Rosh Hashanah: September 21-22, 2017
Yom Kippur: September 30, 2017
Sukkot: October 5-6, 2017
Shemini Atzeret: October 12, 2017
Simchat Torah: October 13, 2017
Hanukkah: Dec 13-20, 2017
Tu B'Shevat: January 31, 2018
Purim: March 1, 2018
Pesach (Passover): March 31 - April 7, 2018
Yom HaShoah (Holocaust Remembrance):
     April 12, 2018
Yom HaAtzmaut (Israel's Independence):
    April 19, 2018
Lag B'Omer: May 3, 2018
Shavuot: May 20-21, 2018
Tisha B'Av: July 22, 2018
Throughout the year, the Jewish Holidays are rich in meaning and provide us with precious opportunities to pause and take time to refresh during our busy lives.

Rosh Hashanah, the Jewish New Year, begins the ten-days of repentence, known as the High Holidays. Rosh Hashanah is also known as the "birthday of the world", the "day of remembrance" and is characterized by the blowing of the shofar. Rosh Hashanah celebrates the ability of people to change and grow, as it is a time for deep thought, self-examination, and prayer.

Yom Kippur, the Day of Atonement, is the holiday in which the Jewish people ask for forgiveness and forgive others. Yom Kippur, the most solemn and holy day of the Jewish year, is the last day of the ten days of awe and marks the end of the ten-day period of the High Holidays.

Sukkot is a fall harvest festival and commemorates the time the Jewish people lived in temporary huts (sukkot) during their wandering and during their time of harvest in the fields. Sukkot is a time of feasting and of giving thanks for the harvest.

Simchat Torah, meaning "rejoicing with the Torah", is a festive holiday. On Simchat Torah the last portion of the Torah in the book of Deuteronomy and the first verses of the book of Genesis are read in the same Temple service, signifying that the Torah has no beginning and no end.

Hanukkah, a joyous holiday celebrated for eight days, celebrates the rededication of the Temple after the victory over the Greeks. It is also called the "Festival of Lights" in remembrance of the miraculous oil that burned in the Temple menorah for eight days at the time of the rededication.

Tu B'Shevat celebrates the "Birthday of the Trees." It is customary to plant trees on Tu B’Shevat.
 
Purim is one of the happiest of Jewish holidays. It derives from the biblical story of Esther and celebrates the Jewish people's success over people who tried to destroy them. It is customary to send mishloach manot (gifts ) and read the Megillah.

Passover
celebrates the most important event in Jewish history, which is the Jewish people's exodus from slavery in Egypt, their eventual freedom and their arrival in the promised land in Canaan. Passover, or Pesach, is named after G-d's 'passing over' of the Israelite houses during the tenth plague and is celebrated for eight days with a special seder and eating matzah.
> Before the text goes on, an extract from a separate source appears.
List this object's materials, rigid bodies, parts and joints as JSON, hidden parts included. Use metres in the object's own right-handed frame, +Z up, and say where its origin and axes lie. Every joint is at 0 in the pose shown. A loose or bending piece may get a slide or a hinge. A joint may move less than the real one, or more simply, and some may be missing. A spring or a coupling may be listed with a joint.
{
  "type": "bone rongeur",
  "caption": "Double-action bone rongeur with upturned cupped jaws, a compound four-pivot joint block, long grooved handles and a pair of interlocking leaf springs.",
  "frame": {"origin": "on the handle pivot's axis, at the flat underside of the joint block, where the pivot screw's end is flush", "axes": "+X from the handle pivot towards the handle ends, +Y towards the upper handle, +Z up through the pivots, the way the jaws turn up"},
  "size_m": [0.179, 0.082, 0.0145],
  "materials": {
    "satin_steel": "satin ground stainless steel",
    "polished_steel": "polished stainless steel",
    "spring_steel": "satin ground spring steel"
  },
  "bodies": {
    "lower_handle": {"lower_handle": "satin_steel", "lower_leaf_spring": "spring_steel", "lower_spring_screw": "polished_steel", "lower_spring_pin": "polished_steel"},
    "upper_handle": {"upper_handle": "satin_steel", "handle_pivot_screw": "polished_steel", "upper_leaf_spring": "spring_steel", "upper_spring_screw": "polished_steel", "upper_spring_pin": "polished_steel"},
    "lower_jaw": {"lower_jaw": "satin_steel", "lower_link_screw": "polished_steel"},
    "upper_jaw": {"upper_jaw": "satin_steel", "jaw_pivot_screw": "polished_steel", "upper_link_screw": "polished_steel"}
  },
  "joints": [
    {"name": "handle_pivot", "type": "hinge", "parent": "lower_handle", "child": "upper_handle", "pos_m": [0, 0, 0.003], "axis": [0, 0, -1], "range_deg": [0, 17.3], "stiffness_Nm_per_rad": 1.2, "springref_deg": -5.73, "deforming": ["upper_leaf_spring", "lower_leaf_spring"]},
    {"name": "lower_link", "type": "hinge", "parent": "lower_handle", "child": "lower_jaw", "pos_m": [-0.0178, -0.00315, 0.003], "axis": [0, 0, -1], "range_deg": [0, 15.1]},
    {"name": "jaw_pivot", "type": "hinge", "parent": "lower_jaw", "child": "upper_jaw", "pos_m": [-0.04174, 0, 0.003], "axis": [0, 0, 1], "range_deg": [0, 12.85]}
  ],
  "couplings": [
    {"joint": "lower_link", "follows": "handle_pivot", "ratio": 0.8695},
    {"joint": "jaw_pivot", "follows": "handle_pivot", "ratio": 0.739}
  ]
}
Yom Ha-atzmaut, Israel's Independence Day commemorates its establishment once again as the homeland of the Jewish people.
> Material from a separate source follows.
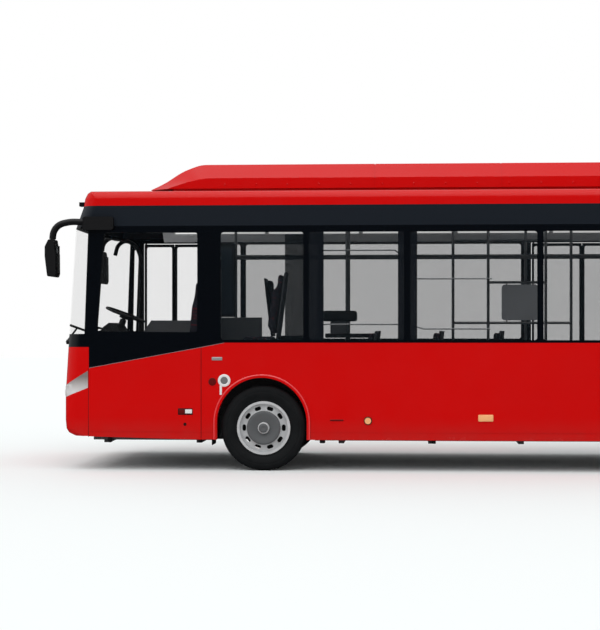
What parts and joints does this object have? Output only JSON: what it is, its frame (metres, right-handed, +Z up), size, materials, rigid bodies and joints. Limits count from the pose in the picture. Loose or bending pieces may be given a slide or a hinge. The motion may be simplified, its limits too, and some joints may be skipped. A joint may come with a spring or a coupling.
{
  "type": "single-deck low-floor city bus",
  "caption": "Single-deck low-floor city bus with a long roof fairing, dark window band, glazed doors that turn inwards, steered front wheels and a rear engine hatch.",
  "frame": {"origin": "on the ground, at the middle of the bounding box over mirrors", "axes": "+Z up, -Y towards the front of the bus, +X towards its left side"},
  "size_m": [2.904, 12.184, 3.503],
  "materials": {
    "red_paint": "gloss",
    "black_panel": "gloss",
    "window_glass": "clear",
    "lamp_lens": "clear",
    "red_lens": "gloss",
    "amber_lens": "gloss",
    "floor_cover": "matt",
    "chassis_black": "satin",
    "wheel_silver": "satin",
    "tyre_rubber": "matt",
    "grey_trim": "matt",
    "seat_fabric": "woven",
    "rail_steel": "brushed",
    "mirror_black": "fine grain",
    "steel": "cast",
    "soft_black": "matt"
  },
  "bodies": {
    "root": {"front_panel": "red_paint", "headlamps": "lamp_lens", "windscreen_frame": "black_panel", "windscreen": "window_glass", "rear_panel": "red_paint", "rear_window": "window_glass", "tail_lamps": "red_lens", "left_lower_side": "red_paint", "right_lower_side": "red_paint", "left_window_frame": "black_panel", "right_window_frame": "black_panel", "left_side_glass": "window_glass", "right_side_glass": "window_glass", "roof_shell": "red_paint", "roof_pod": "red_paint", "floor": "floor_cover", "underframe": "chassis_black", "wheel_boxes": "grey_trim", "front_axle": "chassis_black", "rear_axle": "chassis_black", "drive_motor": "steel", "dashboard": "grey_trim", "driver_seat": "seat_fabric", "cab_partition": "grey_trim", "passenger_seats": "seat_fabric", "handrails": "rail_steel", "ceiling_ducts": "grey_trim", "left_mirror": "mirror_black", "right_mirror": "mirror_black", "wipers": "soft_black", "marker_lamps": "amber_lens"},
    "hatch": {"engine_hatch": "red_paint"},
    "steering_wheel": {"steering_wheel": "soft_black"},
    "left_knuckle": {"left_knuckle": "chassis_black"},
    "right_knuckle": {"right_knuckle": "chassis_black"},
    "front_left_wheel": {"front_left_wheel": "wheel_silver", "front_left_tyre": "tyre_rubber"},
    "front_right_wheel": {"front_right_wheel": "wheel_silver", "front_right_tyre": "tyre_rubber"},
    "rear_left_wheels": {"rear_left_wheels": "wheel_silver", "rear_left_tyres": "tyre_rubber"},
    "rear_right_wheels": {"rear_right_wheels": "wheel_silver", "rear_right_tyres": "tyre_rubber"},
    "front_door_fore": {"front_door_fore_leaf": "black_panel", "front_door_fore_glass": "window_glass"},
    "front_door_aft": {"front_door_aft_leaf": "black_panel", "front_door_aft_glass": "window_glass"},
    "centre_door_fore": {"centre_door_fore_leaf": "black_panel", "centre_door_fore_glass": "window_glass"},
    "centre_door_aft": {"centre_door_aft_leaf": "black_panel", "centre_door_aft_glass": "window_glass"}
  },
  "joints": [
    {"name": "steer_left", "type": "hinge", "parent": "root", "child": "left_knuckle", "pos_m": [0.95, -3.66, 0.4785], "axis": [0, 0, 1], "range_deg": [-40, 40]},
    {"name": "steer_right", "type": "hinge", "parent": "root", "child": "right_knuckle", "pos_m": [-0.95, -3.66, 0.4785], "axis": [0, 0, 1], "range_deg": [-40, 40]},
    {"name": "steering_wheel_turn", "type": "hinge", "parent": "root", "child": "steering_wheel", "pos_m": [0.75, -5.318, 1.755], "axis": [0, 0.3584, 0.9336], "range_deg": [-740, 740]},
    {"name": "front_left_spin", "type": "hinge", "parent": "left_knuckle", "child": "front_left_wheel", "pos_m": [1.1075, -3.66, 0.4785], "axis": [1, 0, 0], "continuous": true},
    {"name": "front_right_spin", "type": "hinge", "parent": "right_knuckle", "child": "front_right_wheel", "pos_m": [-1.1075, -3.66, 0.4785], "axis": [1, 0, 0], "continuous": true},
    {"name": "rear_left_spin", "type": "hinge", "parent": "root", "child": "rear_left_wheels", "pos_m": [1.1075, 2.54, 0.4785], "axis": [1, 0, 0], "continuous": true},
    {"name": "rear_right_spin", "type": "hinge", "parent": "root", "child": "rear_right_wheels", "pos_m": [-1.1075, 2.54, 0.4785], "axis": [1, 0, 0], "continuous": true},
    {"name": "front_door_fore_hinge", "type": "hinge", "parent": "root", "child": "front_door_fore", "pos_m": [-1.239, -5.436, 1.55], "axis": [0, 0, -1], "range_deg": [0, 88]},
    {"name": "front_door_aft_hinge", "type": "hinge", "parent": "root", "child": "front_door_aft", "pos_m": [-1.239, -4.694, 1.55], "axis": [0, 0, 1], "range_deg": [0, 88]},
    {"name": "centre_door_fore_hinge", "type": "hinge", "parent": "root", "child": "centre_door_fore", "pos_m": [-1.239, -0.456, 1.55], "axis": [0, 0, -1], "range_deg": [0, 88]},
    {"name": "centre_door_aft_hinge", "type": "hinge", "parent": "root", "child": "centre_door_aft", "pos_m": [-1.239, 0.77, 1.55], "axis": [0, 0, 1], "range_deg": [0, 88]},
    {"name": "engine_hatch_hinge", "type": "hinge", "parent": "root", "child": "hatch", "pos_m": [0, 6.076, 1.346], "axis": [1, 0, 0], "range_deg": [0, 80]}
  ],
  "couplings": [
    {"joint": "steer_right", "follows": "steer_left", "ratio": 1},
    {"joint": "steering_wheel_turn", "follows": "steer_left", "ratio": 18}
  ]
}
Lag Ba Omer, a minor holiday is celebrated on the 33rd day of the 50 days of the counting of the "omer", or the measure of ripened barley. It is celebrated with outings, bonfires and events.

Shavuot celebrates the day the Jews were given the Torah on Mount Sinai. It is also a celebration of the time of harvest and the offering of the first fruits of the new harvest. On Shavuot the Jewish people decorate the synagogue with greens and flowers, wear white clothing, and eat dairy dishes.

Tish'a B'Av is in memory of the destruction of the temple in Jerusalem.

Shabbat is celebrated every Friday night to Saturday night and commemorates the creation of the world, as the world was created in six days and the seventh day was the day of rest. It is a time for people to come together each week to be with family and friends, to rest, to think, to share, and sing. It begins with blessings while lighting candles, drinking wine, and eating challah.